1 AU = 149,597,871 kilometers (92,955,807.3 miles)

Goldilocks’ Zone is therefore from 74,798,935.5 km (46,477,903.65 miles) to 448,793,613 km (278,867,421.9 miles). That crosses the orbits of Venus and Mars and the planetoid Ceres. That to me isn’t a ‘just a little bit’, that’s ‘a colossal amount’. We’re inside a region that is pretty massive, so the odds of a planet forming in it are ‘good’, not ‘slim’. After all, three planets are in it! The next problem becomes getting an Earth-like planet (i.e., big enough to sustain the generation of heat in its core and to sustain an atmosphere). We know Mars is too small to keep the heat of its core and therefore its atmosphere bled away as soon as its magnetic field degraded. On the other hand Venus has an atmosphere in the middle of an horrific runaway greenhouse effect, pushing temperatures massively above what is comfortable to multi-cellular life. It is also not tilted, so there’s no seasonal variation, just horrifying heat all year round.

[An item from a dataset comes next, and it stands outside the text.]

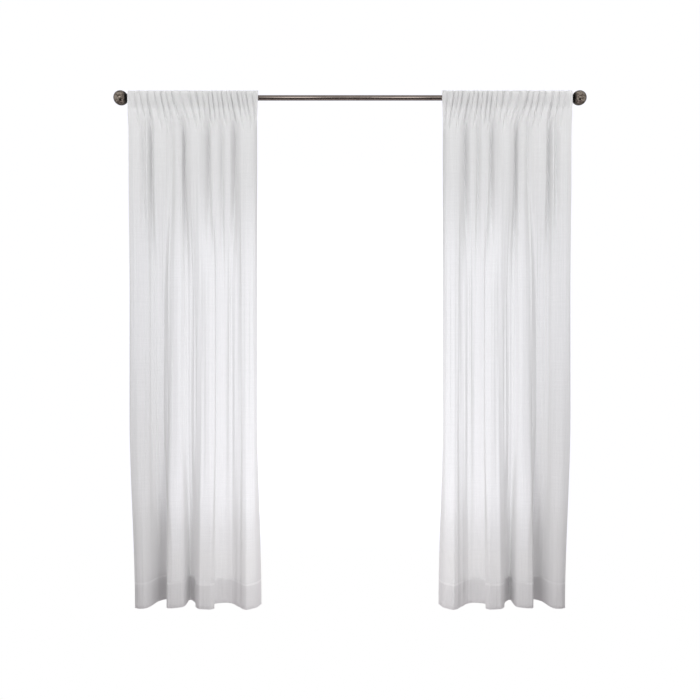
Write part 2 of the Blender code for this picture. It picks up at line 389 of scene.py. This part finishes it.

Earth has the size, the tilt, the stabilizing satellite, the correct chemical composition in its atmosphere, everything necessary.

When we consider the vast, vast, vast, vast, vast, vast, vast number of stars in the sky (approx. 300 billion in the Milky Way, approx 1 trillion in Andromeda, and that’s just two of the billions of galaxies in the observable universe) we have to, simply have to, come to the conclusion that since there exists a habitable zone around (some) stars, and since planets form in that habitable zone, and since planets of the right size and chemical composition can form in that habitable zone, the Earth was inevitable. Trillions and trillions of chances and we end up on the one (or maybe just one of the ones) which got the golden ticket. This isn’t divine, it’s good fortune. A turn of good luck we wouldn’t be discussing had it not happened. The event has to have happened for us to talk of its happening, so to talk of the divinity of the action because it’s happened makes no sense. We’re talking about it so it has to have happened and we have perfectly naturalistic models for how it could have happened. To invoke a creator because we’re here is sloppy and poor. It’s to stop inquiry just when it’s getting interesting. If you ask why your car has a dent in it and I answer ‘god’s will’ you don’t accept it as a full explanation. Within a theistic model of the universe it is true, it’s god’s will, but you want to know the actual cause, the actual culprit, the reason why your car has a dent. I want to know the reason why the universe is here, and you invoking god does not end that curiosity and it doesn’t answer that curiosity in any way. God is not testable and produces no predictions or usable technology. God, even if it exists, is worthless.